| COLLECTED MATERIAL |

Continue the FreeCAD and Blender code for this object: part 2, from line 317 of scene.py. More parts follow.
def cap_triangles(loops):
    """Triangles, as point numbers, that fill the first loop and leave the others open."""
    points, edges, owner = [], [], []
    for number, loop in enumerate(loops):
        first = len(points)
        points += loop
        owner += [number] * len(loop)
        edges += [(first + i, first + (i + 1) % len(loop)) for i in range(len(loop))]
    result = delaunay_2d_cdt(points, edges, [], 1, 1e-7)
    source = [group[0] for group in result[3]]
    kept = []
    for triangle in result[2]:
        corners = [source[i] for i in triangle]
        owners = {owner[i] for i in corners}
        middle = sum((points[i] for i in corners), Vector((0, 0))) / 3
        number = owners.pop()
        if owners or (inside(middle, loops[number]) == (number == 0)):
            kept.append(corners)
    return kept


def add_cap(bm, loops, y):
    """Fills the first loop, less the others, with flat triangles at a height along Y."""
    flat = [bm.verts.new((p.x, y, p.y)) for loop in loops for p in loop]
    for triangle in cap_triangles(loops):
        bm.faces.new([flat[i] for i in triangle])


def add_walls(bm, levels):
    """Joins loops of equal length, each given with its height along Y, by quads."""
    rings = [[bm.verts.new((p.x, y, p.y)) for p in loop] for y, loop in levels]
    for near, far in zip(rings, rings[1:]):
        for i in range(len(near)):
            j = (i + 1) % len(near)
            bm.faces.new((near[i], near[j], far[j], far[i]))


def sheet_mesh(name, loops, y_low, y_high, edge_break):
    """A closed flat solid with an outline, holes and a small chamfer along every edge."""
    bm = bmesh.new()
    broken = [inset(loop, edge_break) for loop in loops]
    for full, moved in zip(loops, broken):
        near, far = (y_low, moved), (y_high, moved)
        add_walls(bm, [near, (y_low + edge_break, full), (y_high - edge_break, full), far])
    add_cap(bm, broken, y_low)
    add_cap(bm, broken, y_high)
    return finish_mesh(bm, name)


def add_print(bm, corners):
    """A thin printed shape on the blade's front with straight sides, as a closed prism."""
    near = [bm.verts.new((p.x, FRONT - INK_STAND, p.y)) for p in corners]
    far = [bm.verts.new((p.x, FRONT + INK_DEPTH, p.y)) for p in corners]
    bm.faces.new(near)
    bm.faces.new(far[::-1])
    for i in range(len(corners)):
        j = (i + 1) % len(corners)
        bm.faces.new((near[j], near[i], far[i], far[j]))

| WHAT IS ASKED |
Print the material once more, exactly.

| SOLUTION FOR THIS EXERCISE |
Continue the FreeCAD and Blender code for this object: part 2, from line 317 of scene.py. More parts follow.
def cap_triangles(loops):
    """Triangles, as point numbers, that fill the first loop and leave the others open."""
    points, edges, owner = [], [], []
    for number, loop in enumerate(loops):
        first = len(points)
        points += loop
        owner += [number] * len(loop)
        edges += [(first + i, first + (i + 1) % len(loop)) for i in range(len(loop))]
    result = delaunay_2d_cdt(points, edges, [], 1, 1e-7)
    source = [group[0] for group in result[3]]
    kept = []
    for triangle in result[2]:
        corners = [source[i] for i in triangle]
        owners = {owner[i] for i in corners}
        middle = sum((points[i] for i in corners), Vector((0, 0))) / 3
        number = owners.pop()
        if owners or (inside(middle, loops[number]) == (number == 0)):
            kept.append(corners)
    return kept


def add_cap(bm, loops, y):
    """Fills the first loop, less the others, with flat triangles at a height along Y."""
    flat = [bm.verts.new((p.x, y, p.y)) for loop in loops for p in loop]
    for triangle in cap_triangles(loops):
        bm.faces.new([flat[i] for i in triangle])


def add_walls(bm, levels):
    """Joins loops of equal length, each given with its height along Y, by quads."""
    rings = [[bm.verts.new((p.x, y, p.y)) for p in loop] for y, loop in levels]
    for near, far in zip(rings, rings[1:]):
        for i in range(len(near)):
            j = (i + 1) % len(near)
            bm.faces.new((near[i], near[j], far[j], far[i]))


def sheet_mesh(name, loops, y_low, y_high, edge_break):
    """A closed flat solid with an outline, holes and a small chamfer along every edge."""
    bm = bmesh.new()
    broken = [inset(loop, edge_break) for loop in loops]
    for full, moved in zip(loops, broken):
        near, far = (y_low, moved), (y_high, moved)
        add_walls(bm, [near, (y_low + edge_break, full), (y_high - edge_break, full), far])
    add_cap(bm, broken, y_low)
    add_cap(bm, broken, y_high)
    return finish_mesh(bm, name)


def add_print(bm, corners):
    """A thin printed shape on the blade's front with straight sides, as a closed prism."""
    near = [bm.verts.new((p.x, FRONT - INK_STAND, p.y)) for p in corners]
    far = [bm.verts.new((p.x, FRONT + INK_DEPTH, p.y)) for p in corners]
    bm.faces.new(near)
    bm.faces.new(far[::-1])
    for i in range(len(corners)):
        j = (i + 1) % len(corners)
        bm.faces.new((near[j], near[i], far[i], far[j]))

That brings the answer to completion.